Arbitrator fees, institution administration fees, hearing venue costs, expert witness fees, and legal counsel charges can add up.
Hence, parties must budget appropriately and consider institutional rules that offer cost control mechanisms.
Selection of Arbitrators
The selection of arbitrators is critical. Parties must ensure that the arbitrator is neutral, has relevant expertise, and has no conflict of interest.
Some concerns about perceived bias may arise, especially in industry-specific arbitrations. Using reputed arbitral institutions like SIAC, ICC, LCIA, or MCIA can help maintain neutrality and professionalism.
The Growing Trend of Financial Arbitration
Globally, there is a growing trend of resolving financial disputes through arbitration.
Organisations such as the International Chamber of Commerce (ICC), London Court of International Arbitration (LCIA), Singapore International Arbitration Centre (SIAC), and the Mumbai Centre for International Arbitration (MCIA) offer specialised rules and panels for banking and finance disputes.
In India, with the government’s push towards making India an international arbitration hub, many financial contracts today include arbitration clauses governed by Indian or international rules.
Financial institutions are also increasingly training their legal teams to draft better arbitration agreements, ensuring smoother dispute resolution.
Final Thoughts
Arbitration offers an efficient, confidential, expert-driven, and internationally enforceable mechanism for resolving financial disputes.

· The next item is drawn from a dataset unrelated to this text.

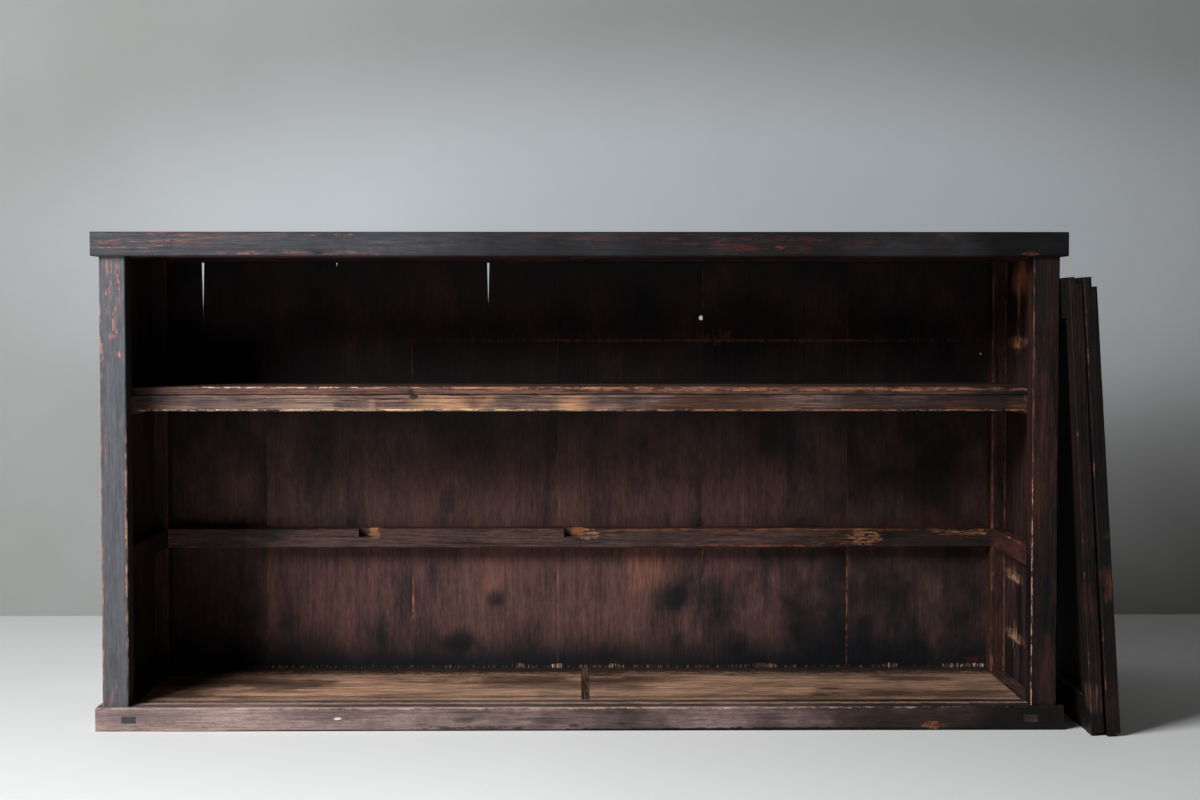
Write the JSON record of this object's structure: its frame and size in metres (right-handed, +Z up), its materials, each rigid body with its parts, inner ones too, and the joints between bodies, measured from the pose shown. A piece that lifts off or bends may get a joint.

While it may not be suitable for every case, particularly where interim relief is urgently required, it is an ideal choice for parties who want to avoid the long, public, and rigid court processes.
Choosing arbitration requires careful planning: drafting a robust arbitration clause, selecting the right arbitrators, and following best practices in dispute resolution.
As financial transactions continue to grow in complexity and international reach, arbitration will likely play an even more critical role in preserving financial stability and fostering trust between parties.